Data lines:
_ _ _
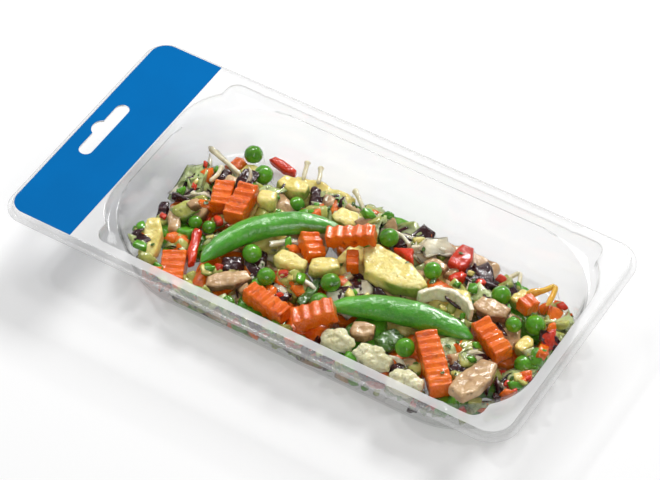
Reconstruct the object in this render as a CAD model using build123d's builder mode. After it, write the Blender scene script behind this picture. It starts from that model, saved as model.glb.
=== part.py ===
from build123d import *
import math
import os

# Tray: a clear sheet formed with a flat flange round one deep cavity
flange_length = 228.0
flange_width = 112.0
tray_height = 28.6
sheet = 0.6
header_width = 32.0
rim_width = 5.0
header_corner = 8.0
foot_corner = 10.5
mouth_corner = 28.0
wall_corner = 38.0
draft = 12.0
floor_bevel = 4.2
floor_bevel_blend = 1.4
skirt_drop = 3.0
skirt_lip = 2.0
fold_bevel = 0.8

# Stacking ears in the four corners of the mouth, and the ledge below them
ledge_depth = 4.5
ear_length = 18.0
ear_width = 13.0
ear_setback = 8.0
ear_corner = 5.0

# Hanging slot in the header, with a round hump on its outer side
slot_length = 32.0
slot_width = 6.0
slot_inset = 10.0
hump_radius = 4.6
hump_offset = 0.9
hump_blend = 1.2

# Skin film and the printed panel on it
film = 0.15
film_margin = 1.6
film_clearance = 0.1
print_thickness = 0.1
print_margin = 1.4
print_corner = 7.0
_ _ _
What you have to do: Extract the first line above and each line after it up to and including the one with "fold_bevel = 0.8", please, exactly and with nothing else.

Exercise answer:
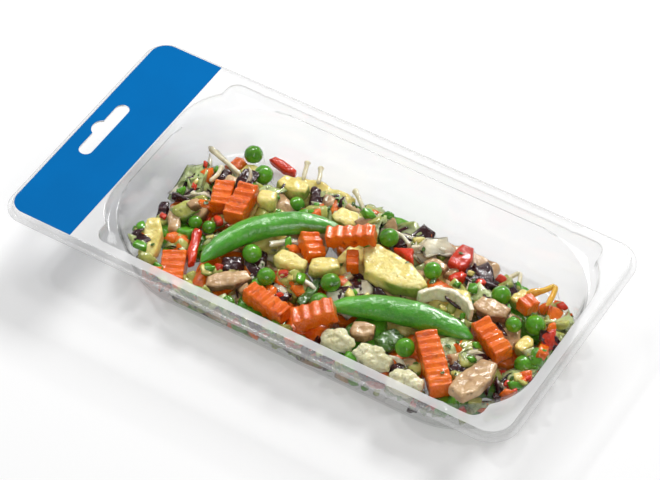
Reconstruct the object in this render as a CAD model using build123d's builder mode. After it, write the Blender scene script behind this picture. It starts from that model, saved as model.glb.
=== part.py ===
from build123d import *
import math
import os

# Tray: a clear sheet formed with a flat flange round one deep cavity
flange_length = 228.0
flange_width = 112.0
tray_height = 28.6
sheet = 0.6
header_width = 32.0
rim_width = 5.0
header_corner = 8.0
foot_corner = 10.5
mouth_corner = 28.0
wall_corner = 38.0
draft = 12.0
floor_bevel = 4.2
floor_bevel_blend = 1.4
skirt_drop = 3.0
skirt_lip = 2.0
fold_bevel = 0.8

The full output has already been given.